I'm currently at the episode where they replace Delenn in the Gray Council with Neroon. For some reason I thought that happened much later, this means the council was in this state for two full seasons?
Nope. After a year, the council was eliminated entirely when the Religious and Worker castes split off to fight the Shadows, while the Warriors who'd been training for the most awesome test of martial prowess imaginable for thirty generations sat it out once it actually arrived.
Why did they think giving a 5-2-2 advantage to the Worker caste was a solution to this? Seems like giving any group an unbalanced majority is equally bad, so everyone's okay with this because they were the least combative caste in the last couple years?
It's a very '90s end-of-history idea, giving power to the exploited (and disinterested) lower class to move past all the old scores and petty bickering of the prior generation of leaders (remember Sheridan's "We'd be better off if politicians were men of the people" routines?) and focus on "real problems" and not the made-up issues politicos want to debate. Of course, the 21st century has done a pretty good job of wiping the "politicians are all crooks, parties don't matter, vote for personalities if you vote at all" meme out of American discourse. Babylon 5 was a very pre-9/11 story (I don't think in this era of multiple massive political demonstrations a year, including in the first world, it'd make as much sense for Ivanova to foreshadow Clark's takeover of the government based on Santiago's chin-strength).

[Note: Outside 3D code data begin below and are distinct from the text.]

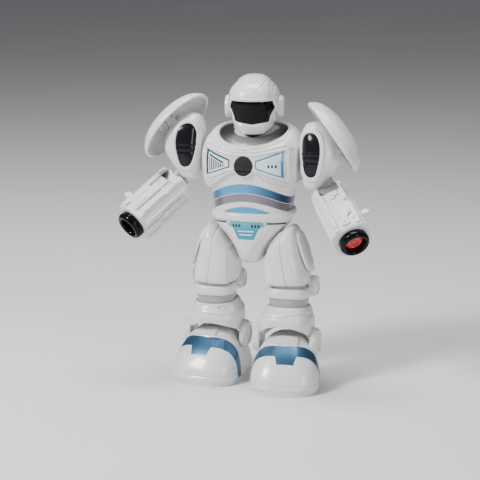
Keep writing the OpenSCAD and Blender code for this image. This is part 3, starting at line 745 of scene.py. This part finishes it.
BELT = [
    (154.6, 35.6, 27.8), (155.3, 37.4, 29.5), (156.6, 38.9, 30.9), (158.9, 39.5, 31.3),
    (161.2, 39, 30.8), (162.6, 37.6, 29.3), (162.9, 36, 28),
]
belt_table = [[z, 0, TORSO_Y, wide, deep, 2.3, 0, 0.06] for z, wide, deep in BELT]
points, faces = solid_grid(loft(belt_table, 40, 240))
piece("belt_band", points, faces, white, "torso", stands_for=("belt_ring",), slot="body_white")

pelvis_table = [
    [111.2, 0, 3, 2, 4, 2, 0, 0],
    [111.5, 0, 3, 5, 9, 2, 0, 0],
    [113.5, 0, 3, 9, 14.5, 2, 0, 0],
    [118, 0, 3, 12.2, 19, 2, 0, 0],
    [126, 0, 3, 15.2, 22.6, 2.1, 0, 0],
    [136, 0, 4, 22, 25, 2.2, 0, 0],
    [146, 0, 6, 31.6, 27, 2.3, 0, 0.03],
    [153, 0, TORSO_Y, 36.4, 28.9, 2.3, 0, 0.05],
    [156.4, 0, TORSO_Y, 36.8, 29, 2.3, 0, 0.06],
]
BADGE = [(-14.6, 153.2), (14.6, 153.2), (17.8, 150.2), (12, 147)]
BADGE += [(7.2, 137.2), (-7.2, 137.2), (-12, 147), (-17.8, 150.2)]
pelvis = Skin(loft(pelvis_table, 140, 420))
px, pz = pelvis.x, pelvis.z
pelvis_front = pelvis.y < 4
badge = np.where(pelvis_front, outline(px, pz, BADGE, 0.2), FAR)
line_z = 152.6 - 0.0014 * px**2
lines = np.maximum(np.abs(pz - line_z) - 0.9, np.abs(np.abs(px) - 26.5) - 7.4)
lines = np.where(pelvis_front, lines, FAR)
height = -0.4 * ramp(badge, 0.9) - 0.4 * ramp(lines, 0.8)
points, faces = solid_grid(pelvis.at(height))
shells = ("pelvis_front", "pelvis_rear")
piece("pelvis_casing", points, faces, white, "torso", stands_for=shells, slot="body_white")
points, faces = cut_out(pelvis, badge < 0.5, np.full(px.shape, -0.14), INLAY_THICK)
piece("badge_plate", points, faces, badge_paint, "torso", stands_for=("belt_badge",), slot="badge")
points, faces = cut_out(pelvis, lines < 0.5, np.full(px.shape, -0.16), INLAY_THICK)
piece("belt_lines", points, faces, dark_teal, "torso", slot="badge")

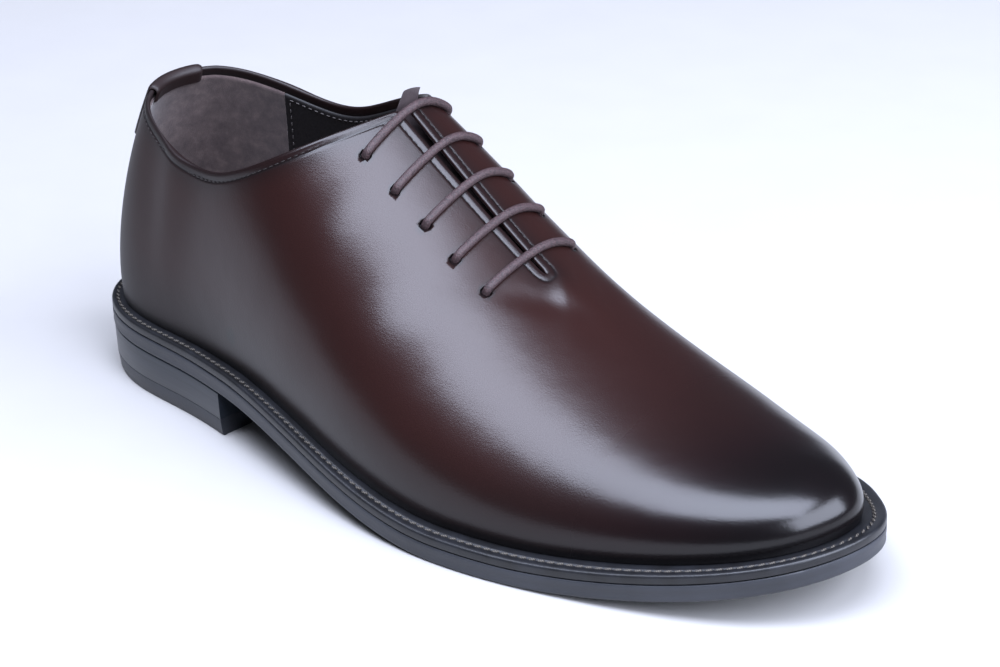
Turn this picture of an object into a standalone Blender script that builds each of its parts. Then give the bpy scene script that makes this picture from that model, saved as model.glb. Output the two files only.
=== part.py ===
"""Wholecut oxford shoe for the right foot, empty, standing on its sole.

Metres. +X runs to the toe, +Y to the inner side of the foot, +Z up; the origin is on the
floor under the middle of the heel. Every surface is worked out from the sizes and the
short tables below: the tables hold shares of a named size, one row for each section.
"""
import math

import bmesh
import bpy
import numpy as np
from mathutils import Vector

# Sizes of the last
LAST_LENGTH = 0.292        # feather edge, back of heel to toe tip
BALL_WIDTH = 0.104         # unit for everything across
RIDGE_HEIGHT = 0.082       # unit for the instep ridge over the feather edge
BACK_HEIGHT = 0.0766       # unit for the topline over the feather edge
HEEL_SETBACK = 0.040       # back of the feather edge to the middle of the heel
HEEL_BLOCK = 0.0162        # floor to outsole at the back of the heel
TOE_SPRING = 0.0130        # outsole over the floor at the toe tip
BREAST_ALONG = 0.262       # where the heel ends
TREAD_FROM = 0.640         # the outsole lies flat on the floor between these two
TREAD_TO = 0.700

# Thickness of the pieces
WALL = 0.0022              # upper leather with its lining
OUTSOLE = 0.0055
WELT = 0.0030
INSOLE = 0.0038
TOP_PIECE = 0.0058
TONGUE = 0.0018
TAB = 0.0010
GAP = 0.0003               # air left between curved pieces that meet

# Edges of the bottom pieces
WELT_REACH = 0.0072        # welt and outsole past the feather edge, at the toe
EDGE_ROUND = 0.0009        # rounding of the outsole, welt and insole edges
HEEL_TAPER = 0.0014        # how far the heel draws in from the outsole to the floor
WELT_SEAT = 0.0012         # welt left showing inside the upper's wall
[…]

On the other hand, it's also possible that the Worker caste is most populous numerically. Everything in Minbari society seems to be divided equally among the three castes (for instance, as alluded to above, a third of their ships are owned by each caste, even though under normal circumstances they'd be run by integrated crews), but we never heard of any kind of quota system or anything ensuring they'd be equally distributed (indeed, the quick-and-easy "Calling of my heart" system for switching castes is pretty strong evidence against it), and economically speaking, you'd need very few priests and soldiers compared to the number of miscellaneous citizens to keep society running. Plus, with the Warriors always off fighting, and many of the religious caste people we've met being cloisters like Lennier (given how he crushed on Delenn, didn't seem like there was a lot of hanky-panky going on at the Temple), it's possible the Workers are the only ones who are raising children in any number.
Could someone tell me what de-interlacing actually is? I gather it has something to do with those kind of black splotches that sometimes show up on things you watch. Often it happens when up against black clothing or nighttime scenes or just when the show or movie has some kind of dark moody lighting.
Those sound more like data-rate issues. Interlacing problems are when there are thing horizontal stripes in moving objects on screen, like you're looking at it through a comb.